%%
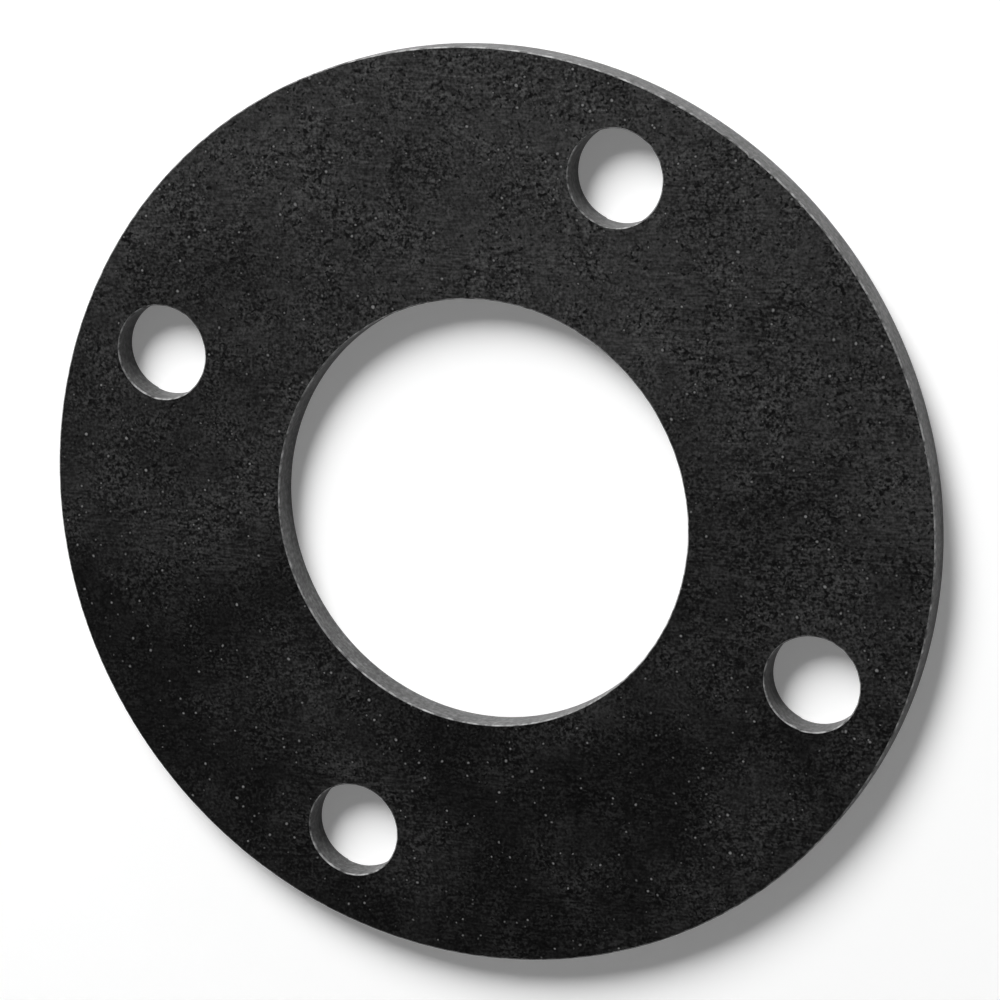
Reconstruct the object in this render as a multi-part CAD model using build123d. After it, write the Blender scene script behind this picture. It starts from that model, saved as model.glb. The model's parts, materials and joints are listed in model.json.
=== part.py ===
from build123d import *
import os

# A full-face flange gasket, cut in one piece from flat rubber sheet. It is
# clamped between two bolted pipe flanges and seals the whole of their faces.
# All sizes are in millimetres. The back lies on Z = 0 with the bore on the Z
# axis, and the face that the cutter entered looks up.

# Sheet
sheet_thickness = 6.35

# Bore, which matches the outside of the pipe
bore_diameter = 88.9

# Bolt holes for 5/8 inch bolts, evenly spaced on their circle and set astride
# the X and Y axes. The cutter leaves them 25/32 inch across in thick rubber,
# which is as wide as the standard's 3/4 inch may be.
bolt_circle_diameter = 152.4
bolt_hole_diameter = 19.844
bolt_hole_count = 4
first_bolt_hole_angle = 45

# Rubber left between each bolt hole and the rim, which sets the outer size:
# 190.5 across, the same as the flange
rim_web = 9.128
outer_diameter = bolt_circle_diameter + bolt_hole_diameter + 2 * rim_web

# The cutter drags the rubber down as it enters the face, so every cut edge is
# softly rounded there. It comes out of the back square.
face_edge_radius = 0.25


def gasket_outline():
    """The flat shape that is cut from the sheet: rim, bore and bolt holes."""
    with BuildSketch() as outline:
        Circle(outer_diameter / 2)
        Circle(bore_diameter / 2, mode=Mode.SUBTRACT)
        with PolarLocations(
            bolt_circle_diameter / 2, bolt_hole_count, start_angle=first_bolt_hole_angle
        ):
            Circle(bolt_hole_diameter / 2, mode=Mode.SUBTRACT)
    return outline.sketch


def cut_gasket():
    """The outline cut through the sheet, with its face edges rounded."""
    with BuildPart() as gasket:
        add(gasket_outline())
        extrude(amount=sheet_thickness)
        face_edges = gasket.edges().group_by(Axis.Z)[-1]
        fillet(face_edges, face_edge_radius)
    return gasket.part


os.makedirs("parts", exist_ok=True)
export_step(cut_gasket(), "parts/gasket.step")
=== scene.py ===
import json
import math

import bpy
from mathutils import Matrix, Quaternion, Vector


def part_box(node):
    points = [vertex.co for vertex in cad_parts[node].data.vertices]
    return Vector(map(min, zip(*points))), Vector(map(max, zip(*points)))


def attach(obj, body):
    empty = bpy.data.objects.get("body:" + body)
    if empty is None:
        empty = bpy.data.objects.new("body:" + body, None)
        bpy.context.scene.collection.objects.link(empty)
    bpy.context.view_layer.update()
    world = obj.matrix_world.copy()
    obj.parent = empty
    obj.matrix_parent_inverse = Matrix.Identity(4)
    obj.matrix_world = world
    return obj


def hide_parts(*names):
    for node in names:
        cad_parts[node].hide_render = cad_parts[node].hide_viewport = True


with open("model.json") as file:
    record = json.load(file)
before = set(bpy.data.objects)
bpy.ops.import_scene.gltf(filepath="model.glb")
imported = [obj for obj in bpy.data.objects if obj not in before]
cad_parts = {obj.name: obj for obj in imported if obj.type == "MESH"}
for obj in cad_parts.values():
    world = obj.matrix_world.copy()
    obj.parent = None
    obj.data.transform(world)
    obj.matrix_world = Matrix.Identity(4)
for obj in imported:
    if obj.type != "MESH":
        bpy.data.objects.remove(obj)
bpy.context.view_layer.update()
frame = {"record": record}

mm = 0.001  # the scene is in metres


def linearColour(hexColour):
    # sRGB hex, as a paint chart gives it, to the linear colour that Blender wants
    channels = [int(hexColour[i:i + 2], 16) / 255 for i in (1, 3, 5)]
    return [c / 12.92 if c <= 0.04045 else ((c + 0.055) / 1.055) ** 2.4 for c in channels] + [1.0]


def addNode(tree, kind, inputs=(), **settings):
    # an input takes a number, a colour, a node's first output or a chosen output socket
    node = tree.nodes.new(kind)
    for name, value in settings.items():
        setattr(node, name, value)
    for name, value in dict(inputs).items():
        if isinstance(value, bpy.types.Node):
            value = value.outputs[0]
        if isinstance(value, bpy.types.NodeSocket):
            tree.links.new(value, node.inputs[name])
        else:
            node.inputs[name].default_value = value
    return node


# Sizes, all from the frame

nodeLow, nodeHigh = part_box("gasket")
mounts = {m["name"]: m for m in frame["record"]["mounts"]}
boltPattern = mounts["bolt_holes"]["dims"]

gasketSize = {
    "Outer Radius": (nodeHigh.x - nodeLow.x) / 2,
    "Thickness": nodeHigh.z - nodeLow.z,
    "Bore Radius": mounts["bore"]["dims"]["r_mm"] * mm,
    "Bolt Circle Radius": boltPattern["pcd_mm"] / 2 * mm,
    "Bolt Hole Radius": boltPattern["hole_r_mm"] * mm,
    "Bolt Hole Count": boltPattern["count"],
    "First Hole Angle": math.radians(45),  # the holes sit astride the axes
}

print("frame loaded: sheet", round(gasketSize["Thickness"] / mm, 3), "mm thick")


# Materials
#
# Each field is an uneven pattern from 0 to 1. It swings over its width, or over its length
# along its turn (degrees from X towards Y). Its start says which part of the noise it shows,
# and low and high are the noise that counts as 0 and as 1. All lengths are in mm.

weftAzimuth = -22  # degrees from X towards Y, the way the press cloth's weft ran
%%
### STATED TASK
Retype the portion of the data above that starts on the line with "obj.matrix_parent_inverse = Matrix.Identity(4)" and finishes on the line with "is in metres", including both of those lines.

### THE REPLY
    obj.matrix_parent_inverse = Matrix.Identity(4)
    obj.matrix_world = world
    return obj


def hide_parts(*names):
    for node in names:
        cad_parts[node].hide_render = cad_parts[node].hide_viewport = True


with open("model.json") as file:
    record = json.load(file)
before = set(bpy.data.objects)
bpy.ops.import_scene.gltf(filepath="model.glb")
imported = [obj for obj in bpy.data.objects if obj not in before]
cad_parts = {obj.name: obj for obj in imported if obj.type == "MESH"}
for obj in cad_parts.values():
    world = obj.matrix_world.copy()
    obj.parent = None
    obj.data.transform(world)
    obj.matrix_world = Matrix.Identity(4)
for obj in imported:
    if obj.type != "MESH":
        bpy.data.objects.remove(obj)
bpy.context.view_layer.update()
frame = {"record": record}

mm = 0.001  # the scene is in metres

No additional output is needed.